Where sizeof(string_offset) probably needs 8 bytes as 10^9 * 10 is already more than 2^32.

For 10^9 strings of ~10 characters and 1.2*10^9 buckets, this is around 10^9 * (10+1) + 1.2*10^9 * 8 bytes = 20.6^10^9 bytes or 19.1 GB.

It's worth noting that 64 bit virtual address space means you can safely allocate much more space for the concatenated string data and hash table than you actually need, and only those pages actually accessed will require virtual memory (initially physical memory, but it could later be swapped to disk through normal virtual memory mechanisms).

Discussion

There's no way to guarantee reduction in the string memory usage without assumptions / insights about repetitions in the string data or character set used.

If all the insertions were followed by a huge number of searches, sorting the string data and using binary searches would be an ideal solution. But, for quick insertions interspersed with searches the above is reasonable.

You could also have an index based around balanced binary trees, but to avoid memory allocations for each insertion you'd need to group a lot of nodes into one memory page and manually manage the ordering and splitting thereof on a less granular level: painful to implement. There might be a library doing it already but I haven't heard of one.

You've added "associative arrays in AWK" as an example of what this could be used for.

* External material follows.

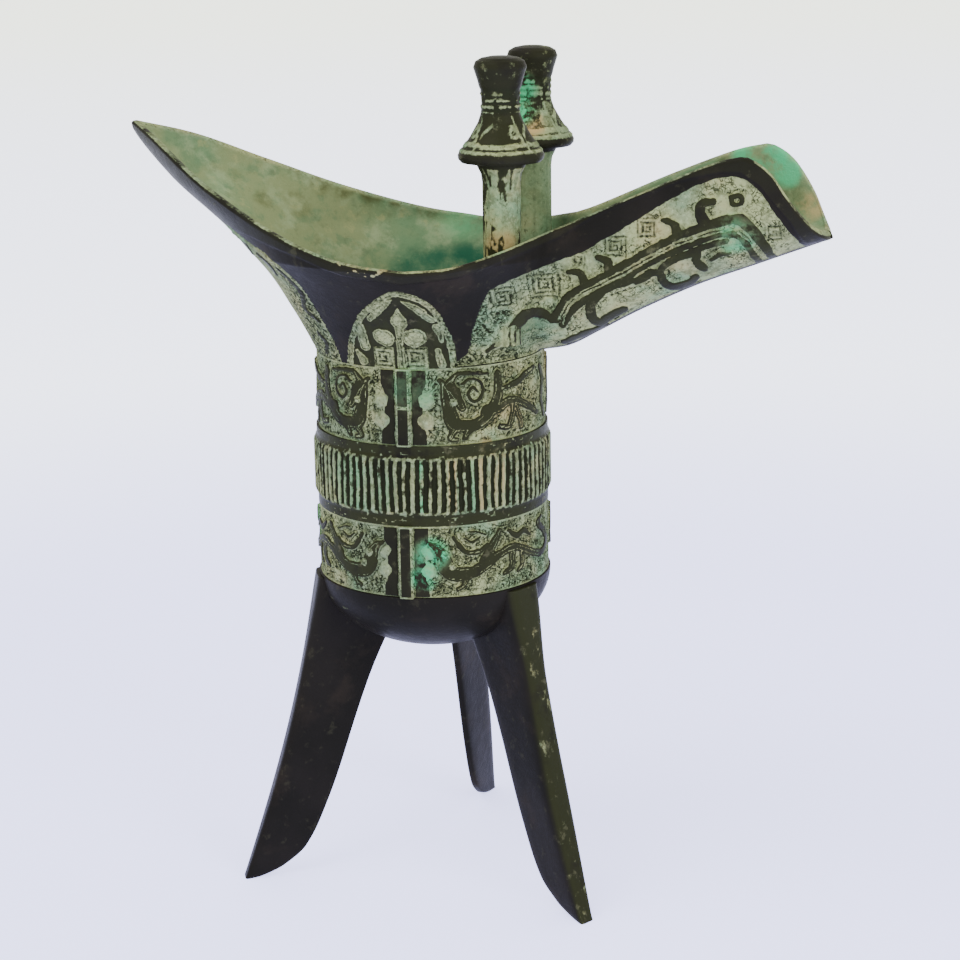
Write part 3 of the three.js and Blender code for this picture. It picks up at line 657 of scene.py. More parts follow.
SPOUT_PALE = [
    [[27.4, 5.6], [28.9, 8.6], [30.9, 10.4], [33.4, 10.4], [35.6, 8.4]],
    [[36.9, 10.2], [39.2, 14.2], [42.4, 17.2], [53.4, 23.3], [66.5, 30.6], [79.2, 34.9], [82.3, 34],
     [84.9, 31], [87.4, 26.6]],
    [[38, 9.2], [39.6, 13.2], [42.8, 16.2], [53.6, 22.3], [66.6, 29.7], [79.2, 33.9], [81.9, 33],
     [84.3, 30.4], [86.4, 26]],
    [[46.9, 11.4], [47.4, 15], [50.6, 17.8], [56, 19.6]],
]
PANEL_TOP = [
    [12.6, 0], [17.1, 4], [18.9, 10.3], [22.6, 18.6], [24.1, 20.5], [29.6, 23.1], [39.2, 26.3], [44.4, 28.6],
    [53.7, 34.3], [61.9, 39.5], [70.2, 44.4], [76, 46.7], [80.2, 47.3], [84, 46.1], [87.2, 43.2],
    [90.2, 38.8], [93.2, 34.2], [95.5, 30.6], [97.5, 27],
]
PANEL_SQUARES = [
    (34.7, 19.5, 3.4), (51.4, 29.1, 2.9), (59.4, 33.9, 2.6), (26, 17.4, 2.8), (42.4, 26, 1.8), (90, 33, 2.4),
]
PANEL_START, PANEL_END = 12.6, 98.5
LEAF_HALF = 14.4

# %% Strokes on the leaf and along the tail
LEAF_ARCH = [
    [-14.4, -0.5], [-12.7, 6.7], [-9.4, 12.5], [-5.9, 16.3], [-0.9, 19.9], [2.1, 21.2], [5.4, 20.9],
    [8.9, 19.4], [11.6, 16.2], [13.1, 11.3], [13.9, 7.5], [14.3, -0.5],
]
LEAF_PALE = [
    ([[-3.4, 15], [-0.4, 17.4], [1.6, 18.8]], [2.4, 1.8, 0.5]),
    ([[3.9, 18.4], [6, 17.2], [8.2, 15.3]], [0.5, 1.8, 2.4]),
    ([[2.6, 16.4], [2.3, 13.6], [2.1, 12.6]], [0.4, 3, 4.2]),
    ([[2.1, 12.6], [1.7, 10], [1.1, 5], [0.9, 0]], [3.6, 2.2, 1.8, 2]),
    ([[-3.4, 8.5], [-2.2, 8]], [4.2, 4.6]),
    ([[5.8, 8.5], [4.8, 8.1]], [4.6, 5]),
    ([[-8.6, 10.8], [-8.2, 5.6]], [2.4, 3]),
    ([[-5.4, 13.2], [-4.2, 14]], [1.6, 1.8]),
    ([[8.8, 14.2], [10, 13.2]], [2.2, 2]),
    ([[10.9, 11], [11.4, 7.2]], [2.4, 1]),
    ([[-10.8, 3.8], [-9.2, 1.4]], [1.2, 2.6]),
    ([[10.2, 4.8], [10.8, 1]], [1.6, 2.2]),
]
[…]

You could simply embed each mapped-to value immediately after its string key in the concatenated data.

Answer 4

There is no silver bullet, but a radix tree gives the advantages of a trie (fast look up and insert, at least asymptotically) - with a better space consumption.

However - both are considered not "cache efficient" - which might be significant especially if iteration over the data is required at some point.